Vegan Hollandaise Sauce

It isn’t just Eggs Benedict that deserves a healthy dose of hollandaise! From artichokes to asparagus, all of our hollandaise favorites are in season and ready to enjoy. Rich and creamy, it’s a necessity for all things brunch, dinner, and beyond.


  • 1/2 cup soaked cashews

  • 1/2 cup water (or less as needed)

  • 3 tablespoons nutritional yeast

  • 1 tablespoon lemon juice

  • 2 teaspoons Dijon mustard

  • 2 teaspoons white vinegar

  • 1 teaspoon garlic powder

  • 1 teaspoon onion powder

  • 1/2 teaspoon ground turmeric

  • 1/2 teaspoon sea salt

  • pinch cayenne pepper

Optional Ingredients

  • A pinch of black salt for sulfuric “egg” flavor.

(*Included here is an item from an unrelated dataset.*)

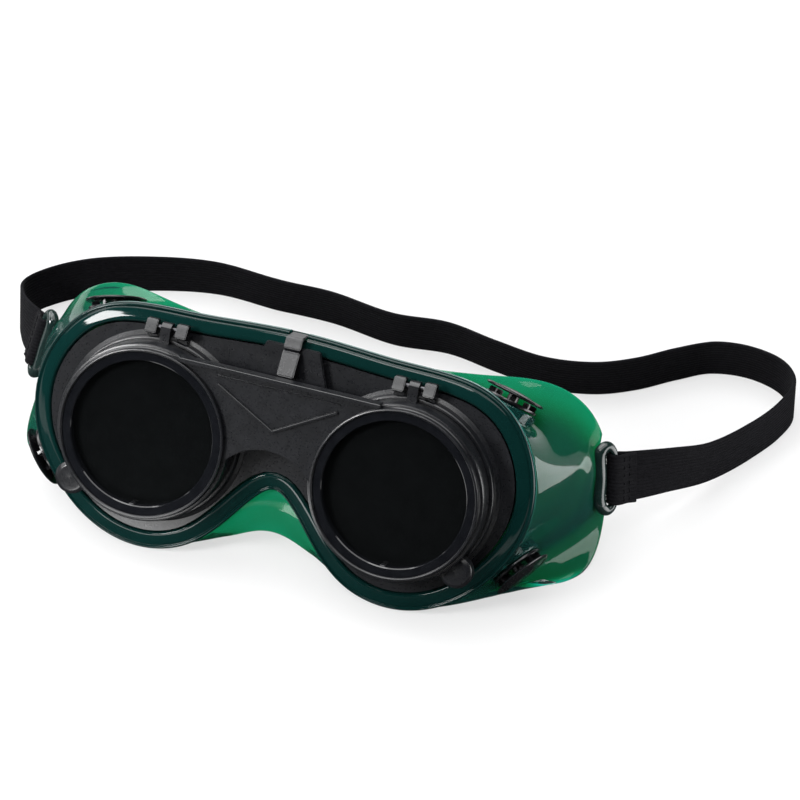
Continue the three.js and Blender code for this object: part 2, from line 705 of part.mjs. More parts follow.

  1. Soak cashews overnight by placing in a mason jar filled with water. Drain before use.
  2. Place drained cashews in the bowl of a blender or food processor.
  3. Add lemon, vinegar, Dijon mustard, nutritional yeast, garlic powder, onion powder, turmeric, and salt. Add 1/2 water and blend.
  4. Add water until desired texture is achieved.
  5. Transfer the mixture to a pot and place over medium-low heat.
  6. Use a whisk or spatula to stir, ensuring that the mixture stays lump-free.
  7. Once warm, remove from heat and cover until ready to use.